## What to work on
Could you repeat, word for word, every line from the one containing "obj.parent = None" through the final line of the records below, and nothing else?
## start
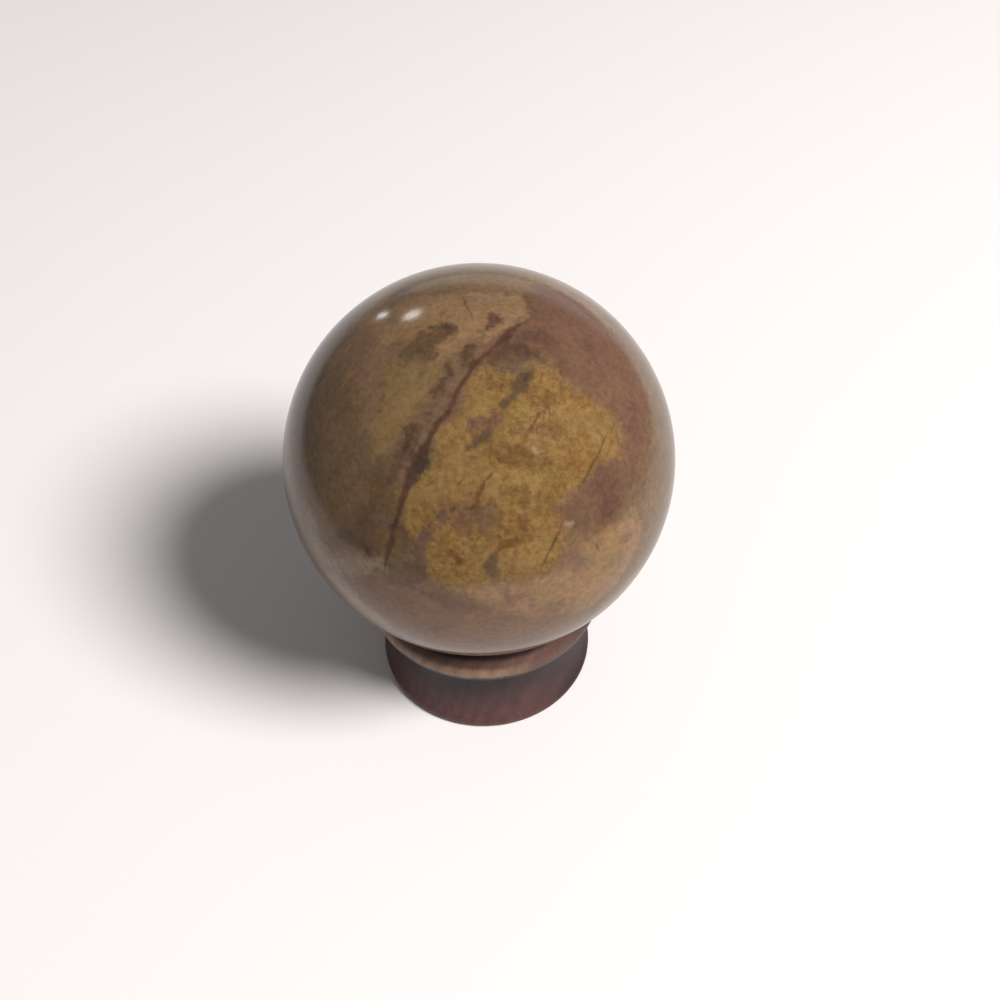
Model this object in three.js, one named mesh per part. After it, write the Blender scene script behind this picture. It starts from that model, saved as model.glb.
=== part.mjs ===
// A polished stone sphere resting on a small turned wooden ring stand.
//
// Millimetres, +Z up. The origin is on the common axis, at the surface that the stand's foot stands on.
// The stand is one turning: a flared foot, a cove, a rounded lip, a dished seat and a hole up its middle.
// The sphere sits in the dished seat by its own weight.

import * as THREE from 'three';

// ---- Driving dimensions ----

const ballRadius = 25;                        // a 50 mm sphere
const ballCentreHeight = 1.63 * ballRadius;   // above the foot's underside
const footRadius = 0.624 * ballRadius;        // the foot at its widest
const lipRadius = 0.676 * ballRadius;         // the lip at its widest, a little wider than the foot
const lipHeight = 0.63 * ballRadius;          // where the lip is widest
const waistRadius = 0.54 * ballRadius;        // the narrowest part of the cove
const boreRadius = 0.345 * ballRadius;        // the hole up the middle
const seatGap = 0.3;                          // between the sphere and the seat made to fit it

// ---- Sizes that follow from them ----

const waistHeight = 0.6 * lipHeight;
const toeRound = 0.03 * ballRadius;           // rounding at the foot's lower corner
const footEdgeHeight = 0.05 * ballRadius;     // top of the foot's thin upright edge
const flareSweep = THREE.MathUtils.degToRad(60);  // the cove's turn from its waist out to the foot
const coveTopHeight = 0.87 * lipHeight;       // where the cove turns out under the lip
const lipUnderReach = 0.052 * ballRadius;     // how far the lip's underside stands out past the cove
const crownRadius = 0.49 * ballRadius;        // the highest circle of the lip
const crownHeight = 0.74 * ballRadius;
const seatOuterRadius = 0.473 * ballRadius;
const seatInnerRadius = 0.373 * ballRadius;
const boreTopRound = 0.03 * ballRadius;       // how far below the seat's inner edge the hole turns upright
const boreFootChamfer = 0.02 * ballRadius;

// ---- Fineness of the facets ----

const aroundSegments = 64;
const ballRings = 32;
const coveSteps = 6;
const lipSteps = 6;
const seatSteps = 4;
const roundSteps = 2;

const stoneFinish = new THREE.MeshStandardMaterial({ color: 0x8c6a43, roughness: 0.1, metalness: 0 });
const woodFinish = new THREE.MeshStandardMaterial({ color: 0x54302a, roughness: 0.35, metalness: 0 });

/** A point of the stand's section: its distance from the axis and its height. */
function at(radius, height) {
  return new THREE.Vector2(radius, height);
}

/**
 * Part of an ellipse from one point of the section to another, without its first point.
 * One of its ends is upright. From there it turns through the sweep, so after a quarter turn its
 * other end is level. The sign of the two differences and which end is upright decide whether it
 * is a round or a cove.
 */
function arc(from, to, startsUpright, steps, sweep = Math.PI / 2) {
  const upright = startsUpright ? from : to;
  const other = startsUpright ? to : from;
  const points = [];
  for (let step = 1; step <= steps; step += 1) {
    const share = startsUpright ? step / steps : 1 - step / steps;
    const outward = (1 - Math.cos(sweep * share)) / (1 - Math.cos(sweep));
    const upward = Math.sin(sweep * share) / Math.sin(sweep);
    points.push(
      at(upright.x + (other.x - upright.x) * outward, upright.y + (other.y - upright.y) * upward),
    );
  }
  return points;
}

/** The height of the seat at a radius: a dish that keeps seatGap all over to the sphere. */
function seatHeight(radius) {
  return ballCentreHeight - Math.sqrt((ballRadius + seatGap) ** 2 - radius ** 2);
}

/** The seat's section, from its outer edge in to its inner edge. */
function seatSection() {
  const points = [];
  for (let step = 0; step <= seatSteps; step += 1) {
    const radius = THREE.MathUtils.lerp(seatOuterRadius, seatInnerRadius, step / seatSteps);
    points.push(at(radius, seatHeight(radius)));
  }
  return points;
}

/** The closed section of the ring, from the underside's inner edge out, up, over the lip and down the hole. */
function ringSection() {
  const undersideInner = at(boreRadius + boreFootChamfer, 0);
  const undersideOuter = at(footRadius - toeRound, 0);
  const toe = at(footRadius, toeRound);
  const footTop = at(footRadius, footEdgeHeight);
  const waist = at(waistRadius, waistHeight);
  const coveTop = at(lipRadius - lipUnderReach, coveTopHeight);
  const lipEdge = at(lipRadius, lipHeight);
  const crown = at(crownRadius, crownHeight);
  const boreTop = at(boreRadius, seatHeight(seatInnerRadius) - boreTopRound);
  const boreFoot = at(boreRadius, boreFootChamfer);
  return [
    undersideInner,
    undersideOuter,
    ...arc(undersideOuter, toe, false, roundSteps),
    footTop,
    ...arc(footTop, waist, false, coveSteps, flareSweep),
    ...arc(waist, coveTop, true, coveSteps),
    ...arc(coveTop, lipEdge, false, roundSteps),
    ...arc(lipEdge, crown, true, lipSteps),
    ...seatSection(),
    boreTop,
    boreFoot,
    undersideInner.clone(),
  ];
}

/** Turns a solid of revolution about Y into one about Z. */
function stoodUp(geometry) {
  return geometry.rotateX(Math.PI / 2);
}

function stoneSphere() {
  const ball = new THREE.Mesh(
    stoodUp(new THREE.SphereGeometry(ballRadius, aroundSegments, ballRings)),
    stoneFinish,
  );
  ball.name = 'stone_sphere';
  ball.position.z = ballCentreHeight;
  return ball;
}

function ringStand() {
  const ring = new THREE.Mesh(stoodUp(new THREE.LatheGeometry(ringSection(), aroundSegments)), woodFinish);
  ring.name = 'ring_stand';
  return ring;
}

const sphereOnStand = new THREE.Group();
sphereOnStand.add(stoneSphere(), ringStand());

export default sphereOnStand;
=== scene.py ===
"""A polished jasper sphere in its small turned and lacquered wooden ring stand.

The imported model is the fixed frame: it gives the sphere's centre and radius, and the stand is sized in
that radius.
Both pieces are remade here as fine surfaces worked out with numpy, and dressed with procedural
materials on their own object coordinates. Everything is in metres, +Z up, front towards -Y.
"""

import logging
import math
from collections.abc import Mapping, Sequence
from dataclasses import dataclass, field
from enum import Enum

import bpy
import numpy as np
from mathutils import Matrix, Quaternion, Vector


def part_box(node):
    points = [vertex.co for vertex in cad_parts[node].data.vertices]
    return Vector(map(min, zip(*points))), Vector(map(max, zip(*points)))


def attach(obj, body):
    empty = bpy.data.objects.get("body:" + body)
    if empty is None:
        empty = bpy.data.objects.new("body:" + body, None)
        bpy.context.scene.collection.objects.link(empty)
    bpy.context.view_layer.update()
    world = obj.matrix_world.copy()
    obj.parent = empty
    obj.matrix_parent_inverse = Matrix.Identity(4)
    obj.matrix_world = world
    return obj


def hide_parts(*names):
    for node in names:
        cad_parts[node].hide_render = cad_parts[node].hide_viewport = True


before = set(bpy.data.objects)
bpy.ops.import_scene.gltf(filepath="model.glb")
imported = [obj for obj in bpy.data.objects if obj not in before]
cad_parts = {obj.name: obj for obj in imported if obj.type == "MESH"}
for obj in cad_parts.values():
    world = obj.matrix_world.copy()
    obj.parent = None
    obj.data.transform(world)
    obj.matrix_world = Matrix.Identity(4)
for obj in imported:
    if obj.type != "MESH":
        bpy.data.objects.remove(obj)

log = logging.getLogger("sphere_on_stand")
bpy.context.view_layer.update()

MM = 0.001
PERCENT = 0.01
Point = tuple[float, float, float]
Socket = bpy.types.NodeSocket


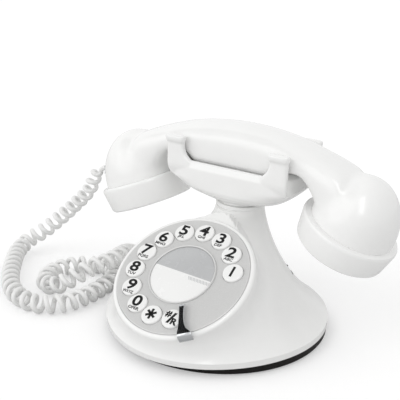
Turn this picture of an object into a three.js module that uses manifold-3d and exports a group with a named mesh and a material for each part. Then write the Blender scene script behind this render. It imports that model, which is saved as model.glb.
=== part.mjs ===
## end
## The response
    obj.parent = None
    obj.data.transform(world)
    obj.matrix_world = Matrix.Identity(4)
for obj in imported:
    if obj.type != "MESH":
        bpy.data.objects.remove(obj)

log = logging.getLogger("sphere_on_stand")
bpy.context.view_layer.update()

MM = 0.001
PERCENT = 0.01
Point = tuple[float, float, float]
Socket = bpy.types.NodeSocket


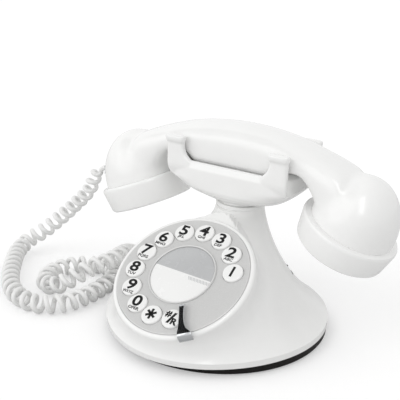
Turn this picture of an object into a three.js module that uses manifold-3d and exports a group with a named mesh and a material for each part. Then write the Blender scene script behind this render. It imports that model, which is saved as model.glb.
=== part.mjs ===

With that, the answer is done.